Выбрать главу

Там, в Германии, когда человек не приходил на встречу, это чаще всего означало самое худшее, за него боялись, потому что он угодил в ловушку врага.

Того, кто не прибыл на встречу из России, тоже считали погибшим, хотя смерть он принимал не от руки врага. Скорбеть о нем не полагалось. Человек, приезжавший вместо него несколько недель спустя, имел еще и дополнительное задание: выяснить, не был ли его предшественник в чем-нибудь замешан, не делал ли подозрительных высказываний, когда был здесь последний раз? Не было ли у него подозрительных знакомств?

А сумерки, кажется, и впрямь не собираются переходить в вечер, ночи сегодня не будет — огненный отблеск заходящего солнца над горизонтом так и не погас. Наконец-то он своими глазами увидит белые ночи, давно знакомые из книг великого северянина, подумал Дойно. Уже больше сорока лет этот старый норвежский писатель обкрадывает самого себя, перепевая все те же истории, в которых провозглашает невероятные по своей глупости политические принципы. Но Дойно, зачитывавшийся им в ранней юности, всегда с благодарностью думал об этом старике. Теперь и он достиг того возраста, когда понимаешь, что благодарность сильнее привязывает человека к жизни, чем любовь. Очевидно, от почти физически ощутимой уверенности в том, что прожитая жизнь потрачена впустую, — отчаяния тут не было, а покоряться судьбе казалось так легко, — в нем в эти долгие сумерки раннего лета зародилось не выразимое словами чувство, что можно умереть, как умирает день, умиротворенно и умиротворяюще. Лишь в такие мгновения ему казалось возможным освободиться от одержимости, от этого десятилетия, от воспоминаний, которые он как гири тащил за собой.

— Фабер, Денис Фабер, правильно? А я — Альберт Грэфе, но имя в данном случае не имеет значения: ты меня не знаешь, хотя история моя тебе наверняка известна.

— Ты коммунист?

Человек растянул рот в ужасную, болезненную улыбку.

— Да, наверное, хотя и это теперь точно не известно.

— Я тебя уже видел — где, когда?

— В первый раз — три часа назад, внизу, на Карл-Юханс-гатан, потом — в автобусе, который привез нас на эту гору, потом здесь же, в кафе: ты иногда смотрел на меня — так же, как на эти деревья у дороги, как на голубые перила веранды, но с гораздо меньшим интересом, чем, например, на фьорд и эти грязно-желтые паруса.

Ему было лет тридцать, возможно, чуть меньше или чуть больше. С первого взгляда было видно, что он из тех людей, у которых, кроме календарного, есть еще один, иной возраст. Он был невысок, но широкоплеч и, казалось, перенес тяжелую болезнь: худоба его была неестественна.

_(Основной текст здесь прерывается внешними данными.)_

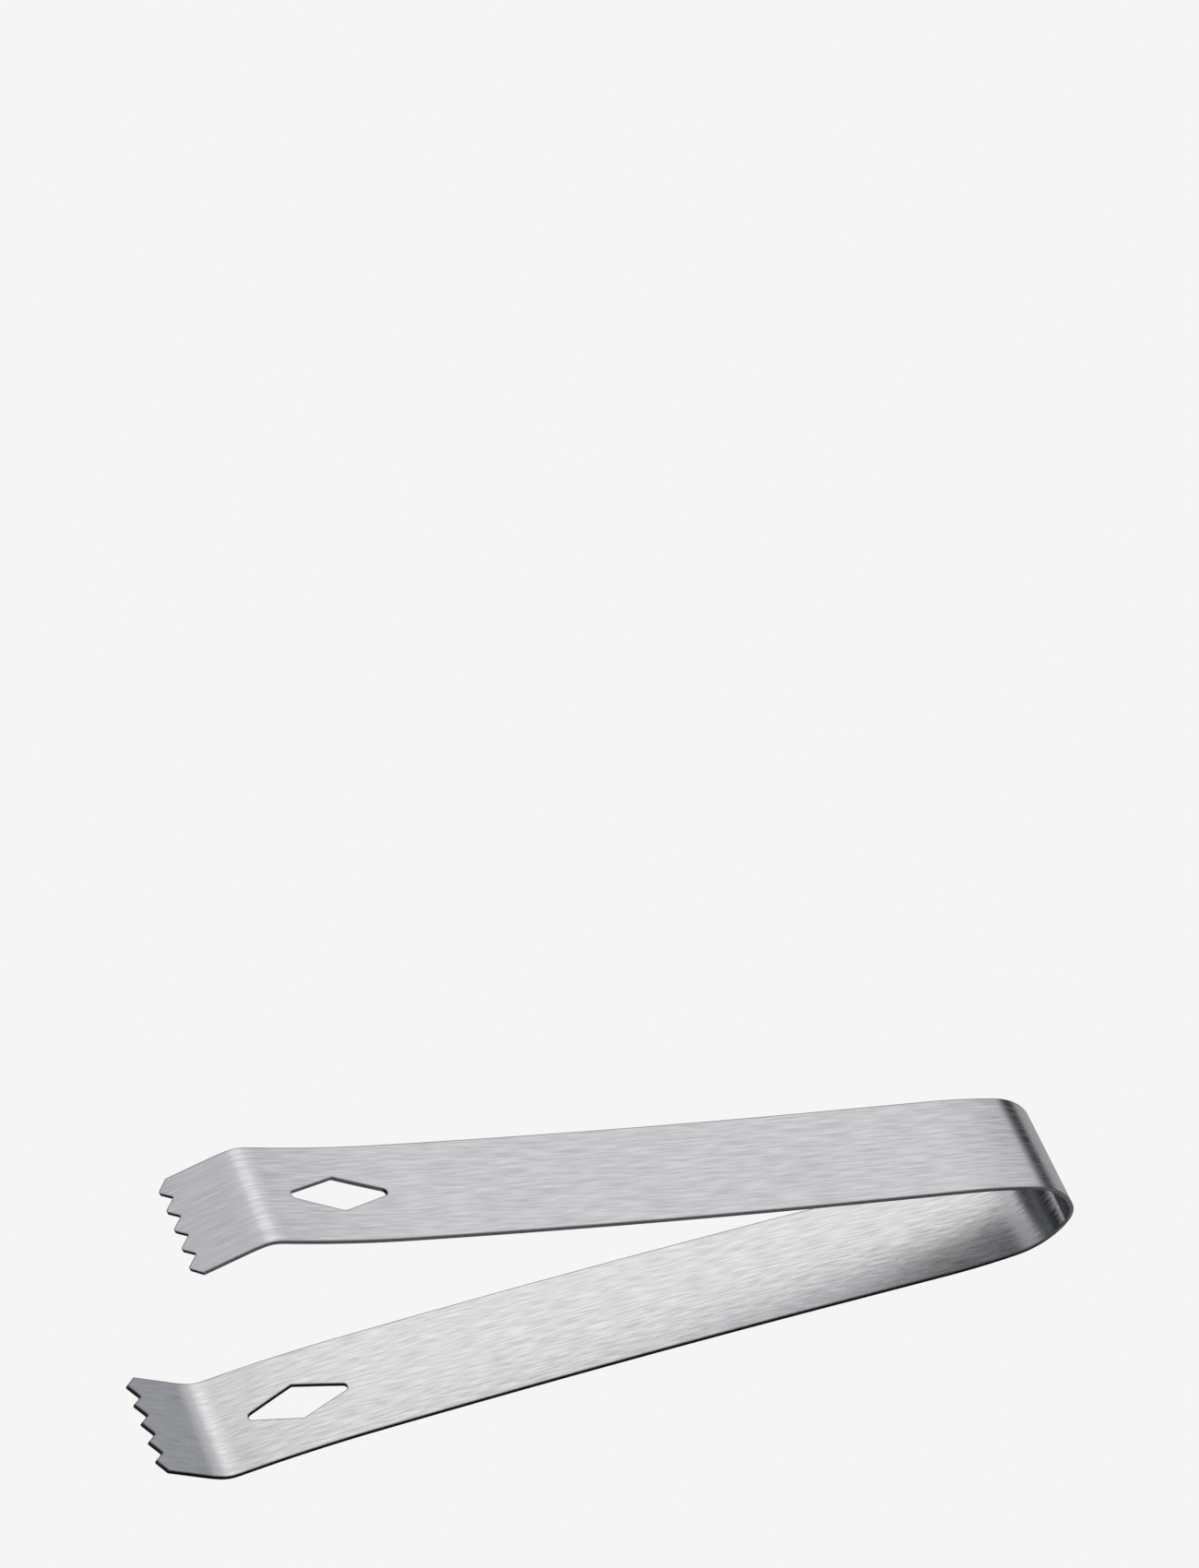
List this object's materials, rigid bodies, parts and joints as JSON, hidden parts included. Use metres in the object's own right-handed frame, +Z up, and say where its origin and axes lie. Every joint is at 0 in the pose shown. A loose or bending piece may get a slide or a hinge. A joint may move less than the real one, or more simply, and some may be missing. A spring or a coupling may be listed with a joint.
{
  "type": "ice tongs",
  "caption": "Spring-steel tongs bent from one strip: a bow joins two arms, each with a diamond cut-out and an inward claw with teeth for gripping ice.",
  "frame": {"origin": "middle of the footprint, on the surface that the lower arm lies on", "axes": "+X from the claws towards the bow, +Y along the strip's width, +Z up, the way the upper arm stands open"},
  "size_m": [0.161, 0.02, 0.0604],
  "materials": {
    "brushed_steel": "stainless strip, fine brushed grain along its length, cut edges deburred"
  },
  "bodies": {
    "lower_arm": {"lower_arm": "brushed_steel"},
    "bow": {"bow": "brushed_steel"},
    "upper_arm": {"upper_arm": "brushed_steel"}
  },
  "joints": [
    {"name": "lower_flex", "type": "hinge", "parent": "lower_arm", "child": "bow", "pos_m": [0.0532, 0, 0.0006], "axis": [0, -1, 0], "range_deg": [-2, 10], "stiffness_Nm_per_rad": 2.4},
    {"name": "upper_flex", "type": "hinge", "parent": "bow", "child": "upper_arm", "pos_m": [0.05666, 0, 0.02301], "axis": [0, -1, 0], "range_deg": [-2, 10], "stiffness_Nm_per_rad": 2.4}
  ],
  "couplings": [
    {"joint": "upper_flex", "follows": "lower_flex", "ratio": 1}
  ]
}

Нет, это не болезнь, догадался Дойно, рассматривая его лицо.

— Ты был в концлагере, товарищ?

— Да. Сначала — в подвалах гестапо, потом два с половиной года в тюрьме, потом — четыре месяца в концлагере. Левый глаз уже ничего не видит, но правый еще можно спасти, говорит здешний врач. Во всяком случае, я им еще вижу.

— Ну, что же ты, садись. Расскажешь, зачем я тебе нужен. Но все-таки скажи сначала, откуда ты меня знаешь.

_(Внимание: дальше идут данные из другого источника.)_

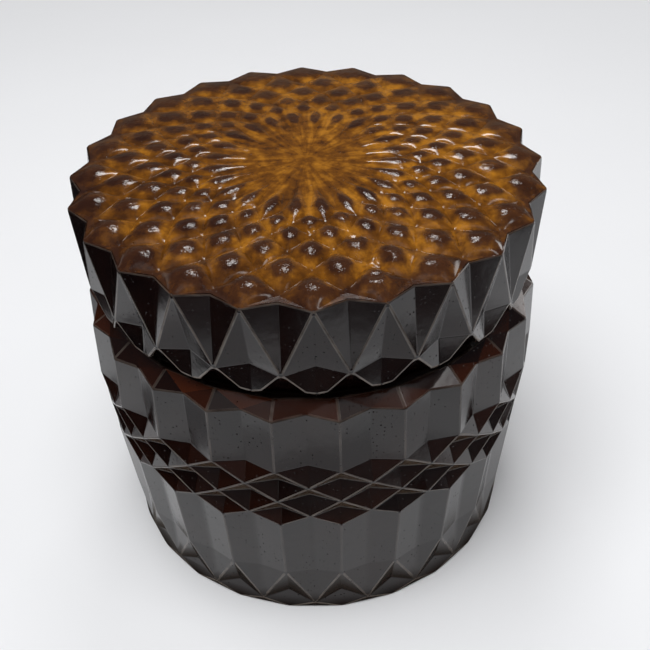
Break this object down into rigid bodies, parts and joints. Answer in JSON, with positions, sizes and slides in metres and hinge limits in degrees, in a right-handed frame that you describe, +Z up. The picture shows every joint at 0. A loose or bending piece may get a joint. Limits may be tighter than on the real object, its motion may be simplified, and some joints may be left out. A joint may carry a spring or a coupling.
{
  "type": "lidded storage jar",
  "caption": "Round cast-resin storage jar cut in crystal facets, with a thick lift-off lid that has a sunburst of small domes on top; it keeps small trinkets.",
  "frame": {"origin": "middle of the jar's foot, on the surface that it stands on", "axes": "+Z up the jar's axis, along which the lid lifts; +X through a ridge of the jar's facets"},
  "size_m": [0.0946, 0.0946, 0.0853],
  "materials": {
    "jar_resin": "glossy cast epoxy resin, near-black amber brown",
    "lid_resin": "glossy cast epoxy resin, amber where it is thin and dark brown in the domes"
  },
  "bodies": {
    "jar": {"jar_body": "jar_resin"},
    "lid": {"lid": "lid_resin"}
  },
  "joints": [
    {"name": "lid_lift", "type": "slide", "parent": "jar", "child": "lid", "axis": [0, 0, 1], "range_m": [0, 0.1]}
  ]
}
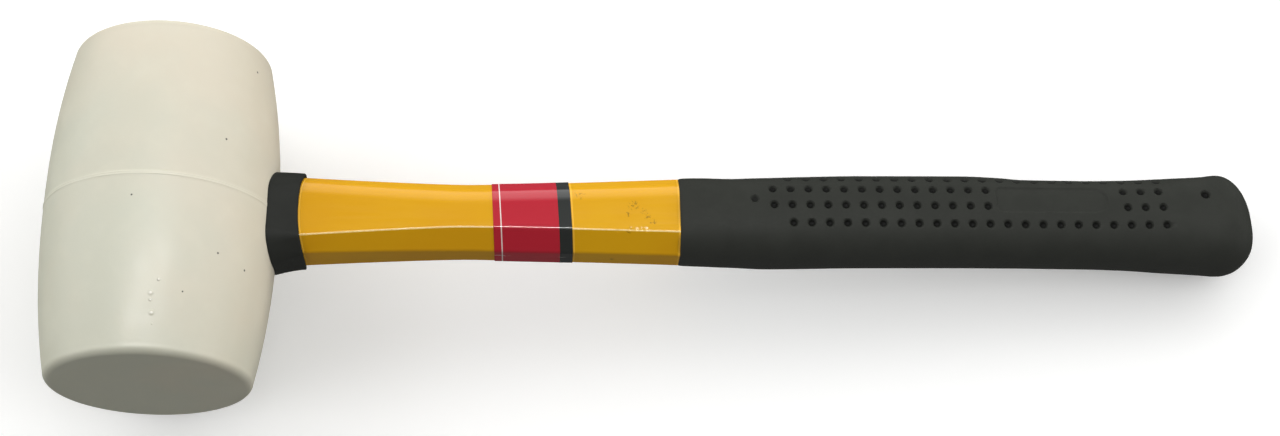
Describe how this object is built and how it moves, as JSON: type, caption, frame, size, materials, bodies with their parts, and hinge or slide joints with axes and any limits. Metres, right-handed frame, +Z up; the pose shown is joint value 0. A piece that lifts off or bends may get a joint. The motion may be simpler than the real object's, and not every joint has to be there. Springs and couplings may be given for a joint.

— Я слышал тебя на конференциях — в Берлине, в Лейпциге. Слышал и твои лекции. Наши, правда, не все в них понимали, слов иностранных многовато, но в общем ты им нравился. Мне тоже.

Оба смотрели на фьорд, казавшийся сверху черным зеркалом с красноватым ободком. Возможно, Грэфе тоже хотелось послушать эту тишину, посидеть, подумать, никуда не торопясь. С его лица сошло напряжение, боль в поврежденном глазу ослабла, губы приоткрылись — красивые губы. Красноватые отблески моря придавали его желтовато-бледному лицу тот здоровый оттенок, который когда-то был его естественным цветом.

Сначала Дойно хотел даже отложить разговор, назначив встречу на другой день где-нибудь в городе. Но, всмотревшись, понял, что этот человек и так ждал слишком долго. Он еще мог молчать, но это оттого, что хотел разделить свое молчание с тем, с кем ему предстоял разговор.